** begin **

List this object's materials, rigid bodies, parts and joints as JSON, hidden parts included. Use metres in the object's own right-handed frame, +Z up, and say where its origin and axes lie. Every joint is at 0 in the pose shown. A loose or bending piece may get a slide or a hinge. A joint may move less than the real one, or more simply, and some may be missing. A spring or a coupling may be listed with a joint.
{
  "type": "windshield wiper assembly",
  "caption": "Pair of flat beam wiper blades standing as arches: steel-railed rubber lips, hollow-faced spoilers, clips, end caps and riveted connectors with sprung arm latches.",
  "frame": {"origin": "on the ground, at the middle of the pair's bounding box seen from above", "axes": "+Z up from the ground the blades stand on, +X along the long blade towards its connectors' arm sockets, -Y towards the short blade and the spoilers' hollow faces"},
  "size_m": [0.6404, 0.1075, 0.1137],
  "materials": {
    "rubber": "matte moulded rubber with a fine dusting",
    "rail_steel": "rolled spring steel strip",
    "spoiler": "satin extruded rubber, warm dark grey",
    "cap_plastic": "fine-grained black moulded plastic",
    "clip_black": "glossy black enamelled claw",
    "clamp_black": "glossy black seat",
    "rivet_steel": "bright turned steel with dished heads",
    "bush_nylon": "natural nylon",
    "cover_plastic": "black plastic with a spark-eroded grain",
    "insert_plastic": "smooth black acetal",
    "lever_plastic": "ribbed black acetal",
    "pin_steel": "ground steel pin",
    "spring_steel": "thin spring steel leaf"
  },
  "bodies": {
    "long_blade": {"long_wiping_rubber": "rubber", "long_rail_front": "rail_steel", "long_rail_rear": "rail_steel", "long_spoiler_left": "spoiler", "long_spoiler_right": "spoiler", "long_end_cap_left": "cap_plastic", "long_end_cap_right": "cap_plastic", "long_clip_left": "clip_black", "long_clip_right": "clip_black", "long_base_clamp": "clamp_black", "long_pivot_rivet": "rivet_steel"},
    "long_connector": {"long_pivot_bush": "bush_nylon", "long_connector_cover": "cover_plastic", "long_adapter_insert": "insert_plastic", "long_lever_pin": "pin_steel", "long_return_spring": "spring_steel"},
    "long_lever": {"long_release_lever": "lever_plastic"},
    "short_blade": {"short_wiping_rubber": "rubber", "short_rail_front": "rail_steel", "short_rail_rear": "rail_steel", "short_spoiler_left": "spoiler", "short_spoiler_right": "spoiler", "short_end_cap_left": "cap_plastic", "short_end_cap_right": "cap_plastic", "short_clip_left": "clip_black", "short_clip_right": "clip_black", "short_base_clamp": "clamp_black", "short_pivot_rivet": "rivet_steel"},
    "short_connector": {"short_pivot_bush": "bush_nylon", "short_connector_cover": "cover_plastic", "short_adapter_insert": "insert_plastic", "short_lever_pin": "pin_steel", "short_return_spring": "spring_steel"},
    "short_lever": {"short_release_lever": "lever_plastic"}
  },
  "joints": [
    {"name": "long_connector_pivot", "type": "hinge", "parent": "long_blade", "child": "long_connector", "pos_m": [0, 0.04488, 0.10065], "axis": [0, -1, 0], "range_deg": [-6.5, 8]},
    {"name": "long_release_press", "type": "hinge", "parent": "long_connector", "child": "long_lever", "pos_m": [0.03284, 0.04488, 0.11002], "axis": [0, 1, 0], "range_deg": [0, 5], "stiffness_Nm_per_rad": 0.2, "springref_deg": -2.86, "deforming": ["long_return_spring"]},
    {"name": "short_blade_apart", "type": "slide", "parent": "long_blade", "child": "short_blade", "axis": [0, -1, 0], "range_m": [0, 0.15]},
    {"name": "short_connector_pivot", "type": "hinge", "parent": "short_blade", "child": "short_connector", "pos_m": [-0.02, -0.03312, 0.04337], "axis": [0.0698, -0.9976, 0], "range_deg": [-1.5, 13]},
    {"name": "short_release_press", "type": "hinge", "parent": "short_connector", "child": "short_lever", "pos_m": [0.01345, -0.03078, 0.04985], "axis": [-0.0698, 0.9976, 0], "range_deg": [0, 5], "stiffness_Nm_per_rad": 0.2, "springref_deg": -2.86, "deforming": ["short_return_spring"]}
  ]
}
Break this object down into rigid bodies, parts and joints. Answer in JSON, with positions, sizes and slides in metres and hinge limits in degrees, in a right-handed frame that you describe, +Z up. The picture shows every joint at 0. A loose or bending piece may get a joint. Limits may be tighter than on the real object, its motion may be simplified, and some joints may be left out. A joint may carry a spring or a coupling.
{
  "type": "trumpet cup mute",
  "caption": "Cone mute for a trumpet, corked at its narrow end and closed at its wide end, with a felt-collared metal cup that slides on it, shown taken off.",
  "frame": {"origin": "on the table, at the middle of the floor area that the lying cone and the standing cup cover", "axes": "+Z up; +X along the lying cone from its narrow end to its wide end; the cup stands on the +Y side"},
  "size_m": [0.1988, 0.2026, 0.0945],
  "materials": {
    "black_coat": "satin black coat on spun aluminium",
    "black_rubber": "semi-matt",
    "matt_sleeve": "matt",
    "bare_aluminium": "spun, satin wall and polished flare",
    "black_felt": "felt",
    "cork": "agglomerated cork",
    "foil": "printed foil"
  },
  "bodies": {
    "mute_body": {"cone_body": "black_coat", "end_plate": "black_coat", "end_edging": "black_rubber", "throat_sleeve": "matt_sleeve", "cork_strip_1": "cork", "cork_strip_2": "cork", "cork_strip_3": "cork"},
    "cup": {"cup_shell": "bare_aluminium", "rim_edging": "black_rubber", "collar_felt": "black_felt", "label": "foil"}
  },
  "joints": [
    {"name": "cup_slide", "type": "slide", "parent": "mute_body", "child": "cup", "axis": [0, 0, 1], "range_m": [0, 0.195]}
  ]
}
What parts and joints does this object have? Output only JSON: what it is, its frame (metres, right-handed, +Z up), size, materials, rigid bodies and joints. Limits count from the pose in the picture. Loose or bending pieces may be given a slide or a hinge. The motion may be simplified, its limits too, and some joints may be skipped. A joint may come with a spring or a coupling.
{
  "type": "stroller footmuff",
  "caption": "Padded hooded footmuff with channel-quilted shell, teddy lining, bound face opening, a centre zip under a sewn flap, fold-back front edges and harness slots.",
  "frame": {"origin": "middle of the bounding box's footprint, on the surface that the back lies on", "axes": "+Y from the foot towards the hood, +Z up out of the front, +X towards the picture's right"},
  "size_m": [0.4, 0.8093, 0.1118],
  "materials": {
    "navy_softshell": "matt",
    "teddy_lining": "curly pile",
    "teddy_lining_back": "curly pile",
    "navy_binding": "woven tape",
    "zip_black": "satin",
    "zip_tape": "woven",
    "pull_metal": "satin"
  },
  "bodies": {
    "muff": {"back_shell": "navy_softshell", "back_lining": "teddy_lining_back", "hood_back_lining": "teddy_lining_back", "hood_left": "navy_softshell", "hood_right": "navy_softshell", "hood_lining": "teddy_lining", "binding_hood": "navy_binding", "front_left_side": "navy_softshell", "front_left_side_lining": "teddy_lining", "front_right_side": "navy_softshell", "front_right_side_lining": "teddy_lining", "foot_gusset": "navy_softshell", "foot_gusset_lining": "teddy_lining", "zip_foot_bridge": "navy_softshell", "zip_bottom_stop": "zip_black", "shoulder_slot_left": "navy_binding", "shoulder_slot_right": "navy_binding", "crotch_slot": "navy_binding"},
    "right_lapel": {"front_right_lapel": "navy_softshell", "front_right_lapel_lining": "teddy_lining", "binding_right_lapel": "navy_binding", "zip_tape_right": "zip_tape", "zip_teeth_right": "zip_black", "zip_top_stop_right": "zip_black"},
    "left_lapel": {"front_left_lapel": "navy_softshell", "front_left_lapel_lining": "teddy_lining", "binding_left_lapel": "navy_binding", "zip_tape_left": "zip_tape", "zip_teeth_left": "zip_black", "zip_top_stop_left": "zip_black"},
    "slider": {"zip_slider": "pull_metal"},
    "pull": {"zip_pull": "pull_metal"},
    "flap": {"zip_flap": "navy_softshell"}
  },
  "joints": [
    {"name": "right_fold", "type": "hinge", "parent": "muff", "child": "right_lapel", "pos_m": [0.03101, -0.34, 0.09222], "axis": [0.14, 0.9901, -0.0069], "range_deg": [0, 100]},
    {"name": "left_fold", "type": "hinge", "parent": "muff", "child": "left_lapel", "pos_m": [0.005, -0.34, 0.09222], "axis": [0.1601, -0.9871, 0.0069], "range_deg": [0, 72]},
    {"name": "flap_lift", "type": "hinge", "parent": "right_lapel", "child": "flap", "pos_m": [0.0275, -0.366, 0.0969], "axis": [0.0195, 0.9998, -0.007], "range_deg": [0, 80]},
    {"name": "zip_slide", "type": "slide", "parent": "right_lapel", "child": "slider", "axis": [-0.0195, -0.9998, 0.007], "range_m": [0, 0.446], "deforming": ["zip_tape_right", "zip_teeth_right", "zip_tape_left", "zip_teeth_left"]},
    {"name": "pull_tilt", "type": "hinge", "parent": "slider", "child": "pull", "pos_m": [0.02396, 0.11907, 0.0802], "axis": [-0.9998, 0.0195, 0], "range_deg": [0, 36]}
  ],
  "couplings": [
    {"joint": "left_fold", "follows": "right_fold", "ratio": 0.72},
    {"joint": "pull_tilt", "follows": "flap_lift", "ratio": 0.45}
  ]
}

** end **

Your objective:
From the records given above, copy all lines containing "slides".

Result:
Break this object down into rigid bodies, parts and joints. Answer in JSON, with positions, sizes and slides in metres and hinge limits in degrees, in a right-handed frame that you describe, +Z up. The picture shows every joint at 0. A loose or bending piece may get a joint. Limits may be tighter than on the real object, its motion may be simplified, and some joints may be left out. A joint may carry a spring or a coupling.
  "caption": "Cone mute for a trumpet, corked at its narrow end and closed at its wide end, with a felt-collared metal cup that slides on it, shown taken off.",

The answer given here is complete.